First, get the Rule 11UA valuation regardless. The 56(2)(viib) exposure is gone but the FEMA pricing, Section 68 credit defence, and 56(2)(x) investor-side question remain. Belt and braces.
Second, document the negotiation. Term sheet, board minutes recording the valuation rationale, comparable company analysis if one was done by the lead investor. If the assessing officer later challenges valuation, this is the file.
Third, check the DPIIT recognition status separately. If you were relying on DPIIT for the (viib) carve-out, the abolition makes it less central — but DPIIT still gates Section 80-IAC tax holiday, loss carry-forward under Section 79 and other startup benefits. Do not let the recognition lapse.
Fourth, for foreign investor rounds, get the merchant banker valuation report co-signed with the chartered accountant report. Two valuations from two registered professionals using two methods give the bank and the department less to challenge.
Fifth, on legacy years still under scrutiny, prepare for the assessment proactively. Pull the original DCF, get the merchant banker to validate the assumptions retrospectively, and have the response file ready before the SCN deadline closes.
The abolition of angel tax is not a clean slate. It is a forward-dated repeal that leaves five assessment years of exposure on the table. The work in 2026 is finishing those defences, not celebrating.
What the assessment file should contain
For every share issuance pre-abolition where the file is still live, six documents need to be in the cabinet, organised and dated.
The Rule 11UA valuation report from a SEBI-registered merchant banker, with the underlying DCF model in Excel, not just the PDF certificate. The assessing officer will ask to see the model. If only the PDF is available, the AO will challenge the inputs and there is no way to defend.
The board resolution approving the issuance, recording the per-share price and the rationale for that price. If a competing valuation was considered (a strategic investor's term sheet at a different number, an internal NAV calculation), the rationale for choosing the issued price should be in the resolution.
The term sheet, share subscription agreement and share purchase agreement, in their final executed form. The pricing rationale should be consistent across documents.
The Form PAS-3 filed with the MCA, with the allotment date and share count matching the AO's records.
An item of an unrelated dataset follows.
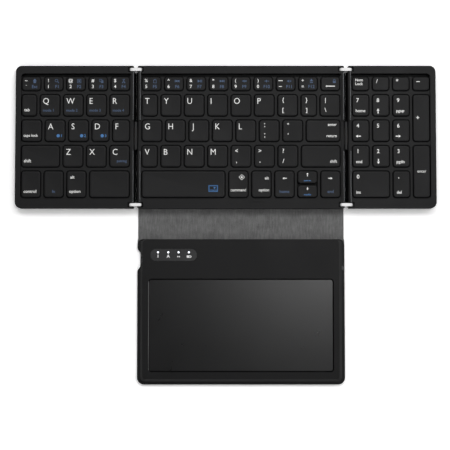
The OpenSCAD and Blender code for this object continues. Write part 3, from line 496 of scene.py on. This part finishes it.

The Form 2 filed with DPIIT (where the carve-out was claimed), with the acknowledgement number.
The pre-money cap table and post-money cap table, signed off by the company secretary at the time.
If any of the six is missing, recreate it now. Memory fades, executives leave, founders forget. The file build is cheaper today than during an assessment hearing two years from now.
Where we end up
For new rounds closing today, the share issuance side of the tax file is meaningfully simpler than it was eighteen months ago. For founders still defending FY 2019 or FY 2020 issuances against an assessing officer who has not read the Finance Act 2024 carefully, the work continues. Both are real. The abolition headline does not match the assessment-file reality, and we are spending more time than we expected explaining the gap.
Six years from the date the file becomes silent is the safe horizon for keeping records. Section 148 reassessment notices can be issued within four years (extended to ten years where escaped income exceeds ₹50 lakh) from the end of the relevant assessment year. Most founders we work with destroy or archive records too early — three years feels like enough when it is not.